Discussion:
rbtree for vm_map
Noriyuki Soda
2003-10-29 15:52:29 UTC
Permalink
I measured the mmap benchmarks in http://bulk.fefe.de/scalability/
with the vm map rbtree patch ported from OpenBSD by yamt.

As you suppose, the rbtree patch made the results much better as follows:
the mmap benchmark results:
http://www.sra.co.jp/people/soda/scalability/mmap.gif
http://www.sra.co.jp/people/soda/scalability/mmap.zoom.gif
http://www.sra.co.jp/people/soda/scalability/mmaptouch.gif

mmap()ing many small files:
http://www.sra.co.jp/people/soda/scalability/open.gif
http://www.sra.co.jp/people/soda/scalability/manymap-mmap.gif
http://www.sra.co.jp/people/soda/scalability/manymap-mmap.zoom.gif
http://www.sra.co.jp/people/soda/scalability/manymap-touch.gif

Hardware:
Celeron 300MHz
Software:
NetBSD-splay : NetBSD-1.6ZE on Oct 26, 2003
NetBSD-splay+rbtree : NetBSD-1.6ZE on Oct 26, 2003 + rbtree patch
Linux-2.6.0-test8 : RedHat9 w/ linux-2.6.0-test8 kernel

But as shown in the following mail by yamt,
http://mail-index.netbsd.org/tech-kern/2003/08/26/0000.html
The rbtree one is worse than stock NetBSD in the /dev/zero mapping
benchmark as follows:
http://www.sra.co.jp/people/soda/scalability/devzero.gif
This is because vm map entries for /dev/zero are merged into one entry
in this case.
So, the result on stock NetBSD may become worse even with /dev/zero
mapping, if there are some reasons which make the entries unable to be
merged, e.g. if there are gaps or other type mappings between the
/dev/zero mappings.
The following benchmark shows the fact:
http://www.sra.co.jp/people/soda/scalability/devzeromod.gif
This is a result with a patch attached at the end of this mail.

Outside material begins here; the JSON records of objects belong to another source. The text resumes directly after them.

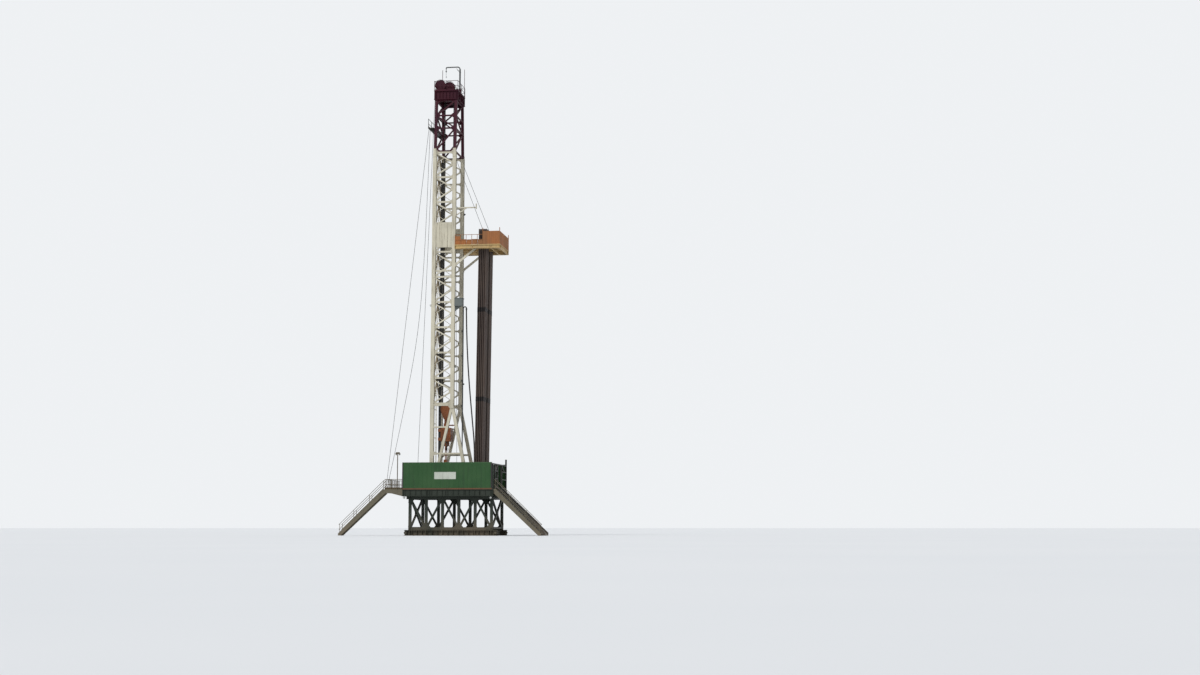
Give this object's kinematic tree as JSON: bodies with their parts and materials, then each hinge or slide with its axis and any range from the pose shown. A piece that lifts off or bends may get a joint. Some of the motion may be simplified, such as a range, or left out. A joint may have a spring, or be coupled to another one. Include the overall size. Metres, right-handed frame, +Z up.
{
  "type": "land drilling rig, 1:2 scale model",
  "caption": "Land drilling rig at 1:2 scale: lattice mast on a box substructure, racking board with pipe, crown, top drive on its lines, ramp, stairs and wind walls.",
  "frame": {"origin": "well axis at ground level, the centre of the base of the bounding box", "axes": "+Z up along the well and the mast, +X towards the ramp and V-door, Y across the rig"},
  "size_m": [11.3, 4, 26.43],
  "materials": {
    "dark_green_paint": "weathered dark green paint",
    "deck_steel": "worn dark deck plate",
    "worn_steel": "greasy grey steel",
    "wall_green": "satin green sheet",
    "black_paint": "dull black paint",
    "rail_tan": "dusty yellow-brown paint",
    "mast_cream": "weathered cream paint",
    "hose_rubber": "matt black rubber",
    "crown_burgundy": "dark burgundy paint",
    "board_orange": "faded orange paint",
    "pipe_steel": "dark pipe steel",
    "wire_rope": "greased wire rope"
  },
  "bodies": {
    "root": {"base_skid_near": "dark_green_paint", "base_skid_far": "dark_green_paint", "base_spreaders": "dark_green_paint", "side_frame_near": "dark_green_paint", "side_frame_far": "dark_green_paint", "cross_bracing": "dark_green_paint", "floor_frame": "dark_green_paint", "floor_deck": "deck_steel", "rotary_table": "worn_steel", "drawworks": "worn_steel", "wind_wall_near": "wall_green", "wind_wall_far": "wall_green", "wind_wall_rear": "wall_green", "v_door_frame": "black_paint", "v_door_ramp": "black_paint", "front_stair": "rail_tan", "front_stair_treads": "black_paint", "rear_platform": "rail_tan", "rear_stair": "rail_tan", "rear_stair_treads": "black_paint", "handrails": "rail_tan", "mast_base_near": "mast_cream", "mast_base_far": "mast_cream", "mast_side_near": "mast_cream", "mast_side_far": "mast_cream", "mast_rear": "mast_cream", "torque_track": "black_paint", "ladder": "mast_cream", "standpipe": "worn_steel", "rotary_hose": "hose_rubber", "crown_near": "crown_burgundy", "crown_far": "crown_burgundy", "crown_rear": "crown_burgundy", "crown_front": "crown_burgundy", "crown_platform": "black_paint", "water_table": "crown_burgundy", "crown_sheaves": "crown_burgundy", "board_platform": "board_orange", "board_fingers": "board_orange", "board_rails": "board_orange", "board_braces": "mast_cream", "board_boom": "mast_cream", "mast_panels": "mast_cream", "service_box": "worn_steel", "racked_pipe_near": "pipe_steel", "racked_pipe_far": "pipe_steel", "stay_lines": "wire_rope", "slack_line": "wire_rope", "hoist_lines": "wire_rope", "drilling_lines": "wire_rope"},
    "block": {"travelling_block": "board_orange", "top_drive": "board_orange"},
    "davit": {"crown_davit": "worn_steel"}
  },
  "joints": [
    {"name": "block_hoist", "type": "slide", "parent": "root", "child": "block", "axis": [0, 0, 1], "range_m": [0, 14.5], "deforming": ["drilling_lines", "rotary_hose"]},
    {"name": "davit_swivel", "type": "hinge", "parent": "root", "child": "davit", "pos_m": [0.58, 0, 24.8], "axis": [0, 0, 1], "range_deg": [-110, 110]}
  ]
}
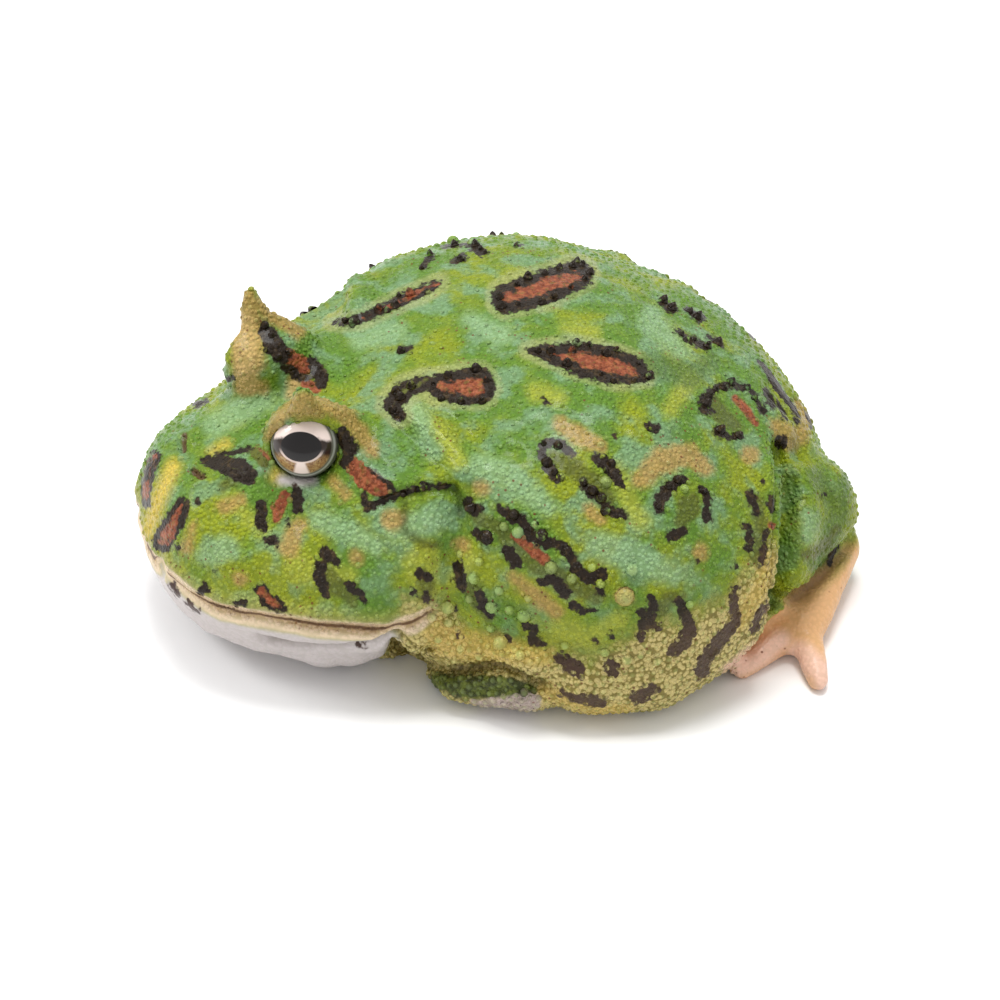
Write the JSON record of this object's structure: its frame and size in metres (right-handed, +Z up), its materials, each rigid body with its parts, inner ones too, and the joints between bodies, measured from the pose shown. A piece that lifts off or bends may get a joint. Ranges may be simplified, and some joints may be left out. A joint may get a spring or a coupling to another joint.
{
  "type": "cranwells horned frog",
  "caption": "Life-size crouching horned frog with a wide mouth, horned eyelids, domed eyes and short folded legs, resting flat on its belly.",
  "frame": {"origin": "on the floor, on the middle plane, under the middle of the belly", "axes": "head towards -Y, the frog's left side towards +X, +Z up"},
  "size_m": [0.0852, 0.0931, 0.041],
  "materials": {
    "skin_green": "moist, granular",
    "skin_pale": "moist, smooth",
    "skin_tan": "moist, granular",
    "skin_foot": "moist, smooth",
    "eyeball": "wet, glossy"
  },
  "bodies": {
    "root": {"head": "skin_green", "lower_jaw": "skin_pale", "torso": "skin_green", "eye_left": "eyeball", "eye_right": "eyeball", "eyelid_left": "skin_tan", "eyelid_right": "skin_tan", "upper_arm_left": "skin_green", "upper_arm_right": "skin_green", "forearm_left": "skin_green", "forearm_right": "skin_green", "hand_left": "skin_foot", "hand_right": "skin_foot", "thigh_left": "skin_green", "thigh_right": "skin_green", "shank_left": "skin_green", "shank_right": "skin_green", "foot_left": "skin_foot", "foot_right": "skin_foot"}
  },
  "joints": []
}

I also tried the following case to be sure:
http://www.sra.co.jp/people/soda/scalability/anon.gif
... use MAP_ANON|MAP_PRIVATE mapping
http://www.sra.co.jp/people/soda/scalability/anonmod.gif
... use MAP_ANON|MAP_PRIVATE mapping
with similar patch at the end of this mail.
This shows same behavior with the /dev/zero benchmark.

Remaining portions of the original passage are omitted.